Years passed. Blackberry and Blossom grew to be expert killers of small mammals. They liked to smear the blood of their victims on our front step, as a sign of respect. Our house began to smell like an abattoir.

Like the cats, the children also grew, and the time came when the older ones could manage the school bus. A routine developed. Every morning, we'd pick our way over the door step, littered with twists of gut and bloody flaps of skin, tumble into the car and drive to the post office, where the bus stopped.

After this I would drive home, and I would usually meet one of my neighbours on the road, coming the other way, driving like a bat out of hell. Bloody man, I always thought, he's going to kill something one day, going at that speed.

And then one day, as I made the return journey a little later than usual, I saw something dead on the road. I pulled up and wound the window down. It was a black cat with white paws. There was blood on the tarmac. It couldn't be Blackberry, I told myself. He was big; this was a small cat. Then I remembered my own father and how he had deflated, when he died, like a punctured Li-lo.

I went home. "You know that bloody man who always drives like a lunatic," I said to my wife, "I think he's killed Blackberry."

"No."

"Well, there's a dead cat on the road which looks like him."

My wife went off to look, and came back. She wasn't certain either.

"Blackberry might just appear," she said. "We should wait."

We waited. By the following morning the birds had eaten the eyeballs of the corpse, leaving two seeping pink hollows, and the fur was stiff and filthy.
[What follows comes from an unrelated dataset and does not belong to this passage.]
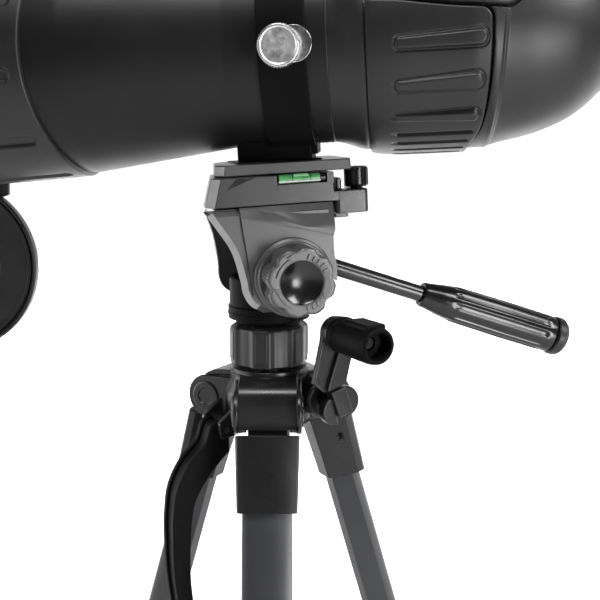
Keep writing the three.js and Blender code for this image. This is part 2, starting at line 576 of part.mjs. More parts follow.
// ---- Legs ----
// section of the tubes: broad rounded outer face, narrower inner face
function section(inset) {
  const [w, d, r] = [LEG_W / 2 - inset, LEG_D / 2 - inset, 3];
  const s = new THREE.Shape();
  s.moveTo(-w + r, -d);
  s.lineTo(w - r, -d);
  s.quadraticCurveTo(w, -d, w, -d + r);
  s.lineTo(LEG_INNER_W / 2 - inset * 0.5, d);
  s.lineTo(-LEG_INNER_W / 2 + inset * 0.5, d);
  s.lineTo(-w, -d + r);
  s.quadraticCurveTo(-w, -d, -w + r, -d);
  return s;
}
["front", "right", "left"].forEach((side, i) => {
  // each leg hangs from its pivot: local -Z runs down the leg, local -Y faces outward
  const swing = new THREE.Group();
  swing.rotation.z = i * 120 * RAD;
  const leg = new THREE.Group();
  leg.position.set(0, -PIVOT_R, PIVOT_Z);
  leg.rotation.x = -SPREAD * RAD;
  swing.add(leg);
  stand.add(swing);
  const id = (s) => side + "_leg_" + s;
  const tube = (grow, low, high) => at(slab(section(-grow), high - low, 0, 2), 0, 0, low);
  let bracket = add(
    at(slab(section(-2.7), 37, 0.8, 2), 0, 0, -50),
    at(rot(slab(roundRect(24, 17, 8.4), 20, 0, 3), 0, 90, 0), -10, 0, -3.6),
  );
  bracket = cut(bracket, tube(GAP, -60, LEG_TOP + GAP), alongX(disc(2.8, -14, 14, 10)));
  node(id("bracket"), bracket, "dark", 0, leg);
  node(id("pin"), alongX(disc(2.5, -15.3, 15.3, 10)), "steel", 1, leg);
  const low = LEG_TOP - LEG_TUBE;
  const upper = cut(tube(0, low, LEG_TOP), tube(-1.4, low - 1, LEG_TOP + 1));
  node(id("upper"), upper, "tube", 1, leg);
  // clamp sleeve at the tube's end, with cheeks for its lever
  let clamp = add(tube(2.8, low - 12, low + 24), at(box(14, 7, 12), 0, -13.4, low + 2));
  clamp = cut(clamp, tube(GAP, low - GAP, low + 30), tube(-1.5, low - 20, low + 2),
    at(box(8.6, 8.2, 15), 0, -15, low + 2), at(alongX(disc(1.6, -9, 9, 8)), 0, -14, low + 2));
  node(id("clamp"), clamp, "black", 0, leg);
  let lever = add(
    at(alongX(disc(2.6, -4, 4, 10)), 0, -14, low + 2),
    at(box(7.8, 2.4, 9), 0, -14.4, low + 7.5),
    at(rot(slab(roundRect(17, 27, 4), 2.6, 0, 2), 90, 0, 0), 0, -13.2, low + 23.3),
  );
  lever = cut(lever, at(alongX(disc(1.6, -9, 9, 8)), 0, -14, low + 2));
  node(id("lever"), lever, "rubber", 0, leg);
  node(id("lower"), cut(tube(-1.8, 6 - LEG_REACH, LOWER_TOP - LEG_REACH),
    tube(-3.2, 8 - LEG_REACH, LOWER_TOP + 2 - LEG_REACH)), "grey", 1, leg);
  // rubber foot, flat where it stands
  const ground = PIVOT_HEIGHT - LEG_REACH * Math.cos(SPREAD * RAD);
  const foot = cut(
    add(pill(12, -10, 8, 4, SEG_S), at(slab(section(-1), 18, 0, 2), 0, 0, 2)),
    at(slab(section(1.8 - GAP), 30, 0, 2), 0, 0, 6 - GAP),
    rot(at(box(60, 60, 20), 0, 0, -10 - ground), SPREAD, 0, 0),
  );
  node(id("foot"), at(foot, 0, 0, -LEG_REACH), "rubber", 0, leg);
});

// ---- Carry handle between the front and left legs ----
{
  const bow = new THREE.Shape();
  bow.moveTo(26.5, -68);
  bow.quadraticCurveTo(31, -54, 36, -68);
  bow.bezierCurveTo(43, -88, 56, -92, 56.5, -118);
  bow.bezierCurveTo(57.5, -140, 58, -176, 38, -200);
  bow.lineTo(30, -196);
  bow.bezierCurveTo(46, -172, 46.5, -148, 46.5, -118);
  bow.bezierCurveTo(46, -104, 38, -98, 26.5, -76);
  bow.lineTo(26.5, -68);
  let handle = at(rot(slab(bow, HANDLE_W, 1, 8), 90, 0, 0), 0, HANDLE_W / 2, 0);
  handle = cut(handle, at(alongFront(disc(2.3, -20, 20, 12)), HANDLE_R, 0, HANDLE_Z));
  const swing = new THREE.Group();
  swing.rotation.z = (HANDLE_DIR - 90) * RAD;
  stand.add(swing);
  node("carry_handle", handle, "black", 0, swing);
}

export default part;
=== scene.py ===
import json
import math
import bpy
import bmesh
import numpy as np
from mathutils import Matrix, Vector

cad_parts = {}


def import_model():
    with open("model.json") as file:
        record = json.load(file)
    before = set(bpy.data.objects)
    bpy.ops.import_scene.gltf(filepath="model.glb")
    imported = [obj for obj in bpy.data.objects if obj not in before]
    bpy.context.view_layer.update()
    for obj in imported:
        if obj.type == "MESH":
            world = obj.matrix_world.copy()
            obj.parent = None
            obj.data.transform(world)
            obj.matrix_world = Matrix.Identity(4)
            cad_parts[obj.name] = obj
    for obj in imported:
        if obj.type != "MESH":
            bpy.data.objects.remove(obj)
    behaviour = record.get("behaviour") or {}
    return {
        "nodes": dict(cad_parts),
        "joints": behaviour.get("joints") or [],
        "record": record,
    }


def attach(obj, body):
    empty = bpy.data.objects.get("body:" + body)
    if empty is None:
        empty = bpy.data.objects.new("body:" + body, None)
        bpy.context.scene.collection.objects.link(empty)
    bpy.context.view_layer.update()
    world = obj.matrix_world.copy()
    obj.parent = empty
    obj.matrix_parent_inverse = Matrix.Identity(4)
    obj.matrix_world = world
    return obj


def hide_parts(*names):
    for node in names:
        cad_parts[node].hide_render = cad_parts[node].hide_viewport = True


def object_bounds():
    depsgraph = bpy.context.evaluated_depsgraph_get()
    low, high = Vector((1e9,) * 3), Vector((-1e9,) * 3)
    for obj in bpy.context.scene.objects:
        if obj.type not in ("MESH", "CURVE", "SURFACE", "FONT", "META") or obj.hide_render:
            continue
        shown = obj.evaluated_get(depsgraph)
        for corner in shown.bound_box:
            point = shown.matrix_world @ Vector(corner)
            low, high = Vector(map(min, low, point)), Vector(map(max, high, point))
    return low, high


# A spotting scope on a pan head and tripod. Each function below builds one sub-part, in millimetres, in a
# Frame taken from the joint that carries it. Part.make lets it ride that joint's body and replace CAD nodes.
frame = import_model()
cad_low, cad_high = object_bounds()
JOINTS = {j["name"]: j for j in frame["joints"]}
MM = 0.001
UP = np.array([0.0, 0, 1])


# ---------------------------------------------------------------- frames
class Frame:
    """Local millimetres to the row frame. The columns of a are the local axes."""

    def __init__(self, o, a):
        self.o = np.array(o, float)
        self.a = np.array(a, float)

    def world(self, v):
        return self.o + np.asarray(v, float) @ self.a.T * MM

    def shift(self, x, y, z):
        return Frame(self.world((x, y, z)), self.a)

    def turn(self, axis, deg):
        return Frame(self.o, self.a @ np.array(Matrix.Rotation(math.radians(deg), 3, axis)))

    def along_x(self):
        return self.turn("Y", 90)

    def front(self):
        return self.turn("X", 90)

    def back(self):
        return self.turn("X", -90)


def axes(x=None, y=None, z=None):
    """Unit axes as columns, from any two; the third is their cross product."""
    if x is None:
        x = np.cross(y, z)
    if z is None:
        z = np.cross(x, y)
    if y is None:
        y = np.cross(z, x)
    a = np.column_stack([x, y, z])
    return a / np.linalg.norm(a, axis=0)


def axis_of(joint):
    return np.array(JOINTS[joint]["axis"], float)


def pos_of(joint):
    return np.array(JOINTS[joint]["pos_m"], float)


STAND = Frame(pos_of("pan_turn"), np.eye(3))
TILT = Frame(pos_of("head_tilt"), axes(y=axis_of("head_tilt"), z=axis_of("plate_lift")))
PAN = Frame(pos_of("pan_turn"), axes(y=axis_of("head_tilt"), z=UP))
TILT_X = float(np.dot(pos_of("head_tilt") - pos_of("pan_turn"), PAN.a[:, 0])) / MM
TILT_Z = float(pos_of("head_tilt")[2] - pos_of("pan_turn")[2]) / MM
SCOPE = Frame(pos_of("scope_roll"), axes(x=axis_of("scope_roll"), z=axis_of("focus_turn")))
HANDLE_BACK = 30  # from the handle joint back along the handle to the origin of its outlines
HANDLE = Frame(pos_of("handle_twist"), axes(x=axis_of("handle_twist"), y=axis_of("head_tilt")))
HANDLE = HANDLE.shift(-HANDLE_BACK, 0, 0)
CRANK_REACH = 40  # from the column's axis out to the crank joint
CRANK = Frame(pos_of("crank_turn"), axes(y=-axis_of("crank_turn"), z=UP)).shift(0, CRANK_REACH, 0)
CARRY = Frame(pos_of("carry_swing"), axes(y=-axis_of("carry_swing"), z=UP))
CAP = Frame(pos_of("cap_swing"), np.eye(3))
SCREW = Frame(pos_of("thumbscrew_turn"), axes(x=axis_of("scope_roll"), y=-axis_of("thumbscrew_turn")))


# ---------------------------------------------------------------- meshes
class Part:
    """Shapes gathered from local frames into one mesh that becomes one visible piece."""

    def __init__(self):
        self.v = []
        self.f = []
        self.n = 0

    def add(self, f, shape):
        v, faces = shape
        self.v.append(f.world(v))
        k = self.n
        self.f += [[i + k for i in q] for q in faces]
        self.n += len(v)
        return self

    def make(self, name, mat, body, nodes=(), slot=None, sharp=40, turn=True):
        mesh = bpy.data.meshes.new(name)
        mesh.from_pydata(np.concatenate(self.v).tolist(), [], self.f)
        if turn:
            bm = bmesh.new()
            bm.from_mesh(mesh)
            bmesh.ops.recalc_face_normals(bm, faces=bm.faces)
            bm.to_mesh(mesh)
            bm.free()
        mesh.shade_smooth()
        mesh.set_sharp_from_angle(angle=math.radians(sharp))
        mesh.materials.append(mat)
        o = bpy.data.objects.new(name, mesh)
        bpy.context.scene.collection.objects.link(o)
        flat = o.modifiers.new("flat_faces", "WEIGHTED_NORMAL")
        flat.keep_sharp = True
        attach(o, body)
        if nodes:
            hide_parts(*nodes)
        return o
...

"Is that ours?" the children chanted, as we passed on the way to school.

"Dunno," I said, but I knew now it had to be.

On the way home I stopped at the corpse again. I was going to get out and throw the body in the ditch. But now I had accepted that it was Blackberry, I did not want to touch it. I went home. Dermot was painting the house. "I'll do it," he said. He borrowed a spade and went and did it.

That evening I told the children that Blackberry definitely was dead. Blossom moped for a few days, and my heart hardened towards my lunatic neighbour. Every time I passed him, I glared and mouthed, "Cat killer." But he was always driving so fast that I doubt he ever noticed.

Then my car broke down, outside our house. This is why I have RAC Homestart, I thought. I made the call and an hour later a mechanic appeared.

"Lift the bonnet, please," he asked.

As I did, I heard mewling. When I got the bonnet right up, I saw Blossom sitting on a small ledge behind the engine. She'd climbed up from below. The mechanic leaned forward and smacked her face. She squealed, and bolted.

"Sorry, I had to do that," said the mechanic, before I could say anything. "Cats are forever getting up into engines like that. It's very common. They like the warmth. Look at the hair on the shelf. Your cat's been at it for years."

I peered at the shelf. It was covered with hair. Years' and years' worth, but all black and white, not brown and white.

"What's wrong with getting a bit of warmth now and again?" I asked.

"What's wrong with it?" he said. "I'll tell you what. Your cat's up in the engine, asleep; you jump in and drive off quickly; the cat hasn't time to jump out. Now you're motoring. Your cat's holding on desperately, but eventually he tires, then he falls, then he hits the tarmac, and bosh, even at ten miles per hour, he splits his head and he's dead."

This was news to me.

"How far could a cat hold on?" I wondered aloud.

The mechanic looked around. "About halfway up that hill," he said. He was pointing at more or less the spot where I had found Blackberry's body.

"You'd be amazed how often people kill their own cats like that. Now, could you fire the engine, Mr G?bler?"